Equities tumbled this year, sending benchmark indexes in the U.S., Europe and Asia down more than 40 percent, as financial-company losses stemming from the U.S. housing-market collapse approached $1 trillion. Merrill Lynch & Co.’s U.S. Corporate Master Total Return Index of investment-grade corporate bonds declined 13 percent this year.

The Federal Reserve has reduced its benchmark interest rate to 1 percent from 5.25 percent in September 2007 and pledged to lend more than $7 trillion to revive the economy. Investors can get cheap insurance against the risk Fed lending spurs inflation by purchasing government bonds that pay interest on a principal amount that rises with the consumer price index, Montier wrote.

“Such instruments have seen their yields rise dramatically of late,” he said. “Mr. Market is offering you the opportunity to protect yourself from the ravages of inflation in an exceptionally cheap way.” Bond yields move inversely to prices.

Montier was a member of the top-ranked investment strategy team in Thomson Extel’s surveys the past three years.

“With all of these opportunities available I have never been more bullish!” he wrote. “Will I be early? Almost certainly yes, but if I can find assets with attractive returns and I have a long time horizon I would be mad to turn them down.”

S&P 500 stocks that Montier characterizes as “deep value
opportunities” based on profit and dividend yields, debt levels
and price relative to earnings:

Allegheny Technologies Inc.
Carnival Corp.
Chevron Corp.
ConocoPhillips
Cummins Inc.
Dow Chemical Co.
Gap Inc.
Illinois Tool Works Inc.
Ingersoll-Rand Co.
KLA-Tencor Corp.
Marathon Oil Corp.
Molex Inc.
Nucor Corp.
Tesoro Corp.
Valero Energy Corp.

Source
Montier Has ‘Never Been More Bullish’ on Stocks – Bloomberg

2 Comments
  1. Stevie b. says

    Ed – was listening in on a conference call last night to Bruce Berkowitz (used to work with him a couple of decades ago) of Fairholme who has also been seeing terrific value at these levels.
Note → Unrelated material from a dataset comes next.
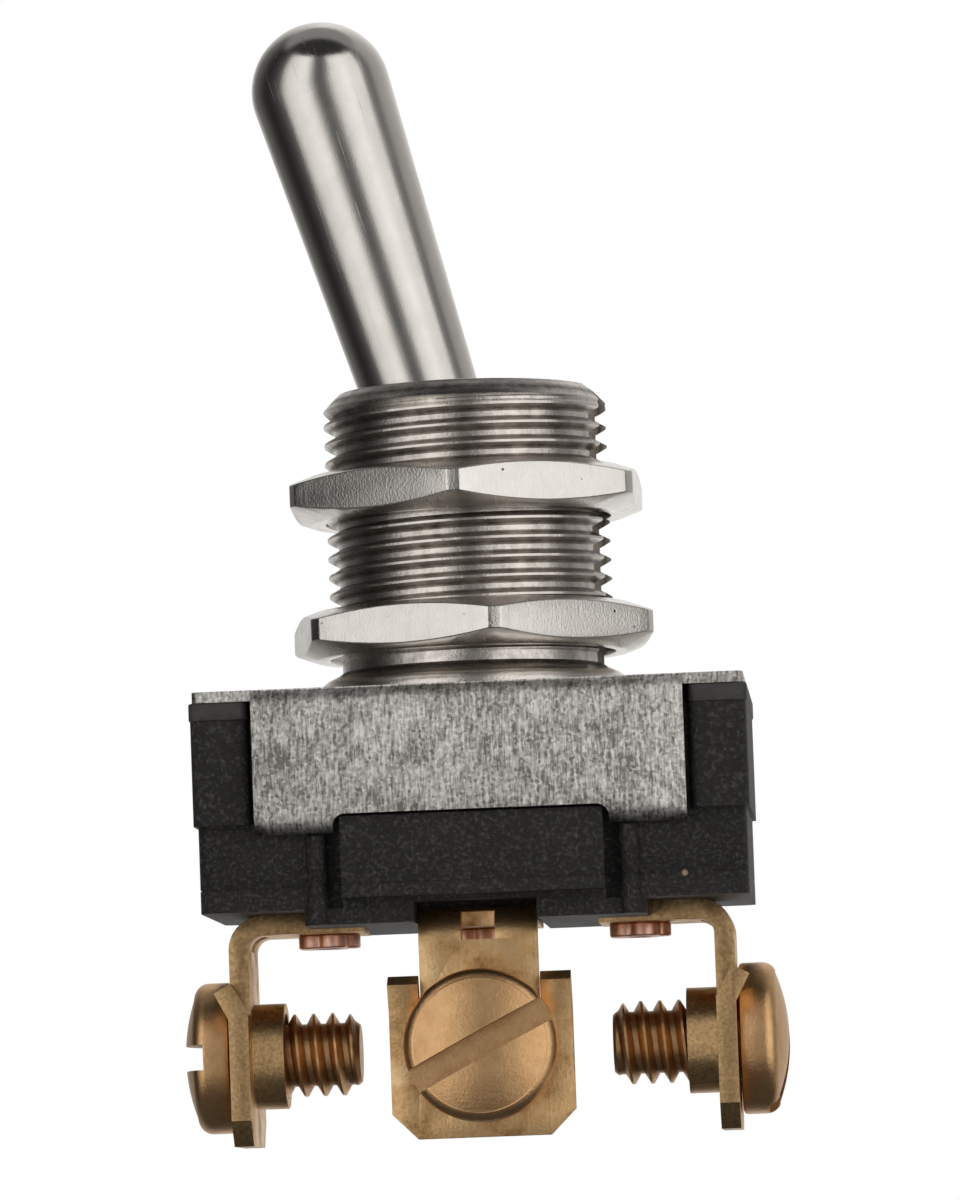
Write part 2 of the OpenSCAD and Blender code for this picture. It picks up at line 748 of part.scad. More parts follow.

He is rightly prepared to look beyond the initial losses of buying too early on the way down (& what’s the point of buying too late?) because -yep- clearly there’s no gain without pain.

    I too love being a contrarian (one-way streets make me nervous…) but I just worry – in a way I never worried before – that ( gulp) this time it really is different. All the old historic yardsticks about debt/dividends/cash/flow/p.e.’s/divergences etc etc assume stetched versions of normality. We seem now not even to be in abnormal times – we are truly in uncharted territory. We are seeing new ad hoc solutions when the previous ad hoc ones didn’t work. With each new non-solution we slide inexorably deeper into the mire, but one thing seems inescapable – whatever the cost, there will be no deflation.

    I’d really like to know if you agree with this ” no deflation” view. I’d also really like to know what you think of Prof. James hamilton’s view ( https://www.econbrowser.com/archives/2008/11/time_for_a_chan.html ) that basically the Fed should be buying-up all the TIPS it can get it’s hands on at these levels.

  2. Edward Harrison says

    Stevie b, so nice to hear from you. I got out of a lot of stocks earlier this year and shifted into TIPS. But, after the Lehman bankruptcy I sold TIPS. Basically, I thought up until September that we had equally likelihood of high inflation as we had of deflation — at least over the medium term (1-2 years).

    The Lehman Brothers incident and the subsequent fallout showed me that asset deflation was going to lead to commodity and eventually consumer price deflation. So, I can’t agree with Hamilton because I fear deflation and moved away from TIPS for that reason.

    Nevertheless, I wouldn’t discount his scenario because the Fed is doing its darndest to reflate. They fear deflation because it will increase the real burden of debts in an indebted United States. And if they are successful, then my original trades of TIPS and precious metals would look good.

    Right now, the balance is leaning away from that trade. As for what the Fed should buy, I reckon they will start buying lots of asset-backed securities. The question is at what price. This market is collapsing and writedowns are imminent because of FAS 157 so the Fed needs to provide liquidity there very soon if it wants to go the reflation route.

    As much as I fear deflation, I fear the extremes to which the Fed is willing to go in order to reflate. These are not ordinary times.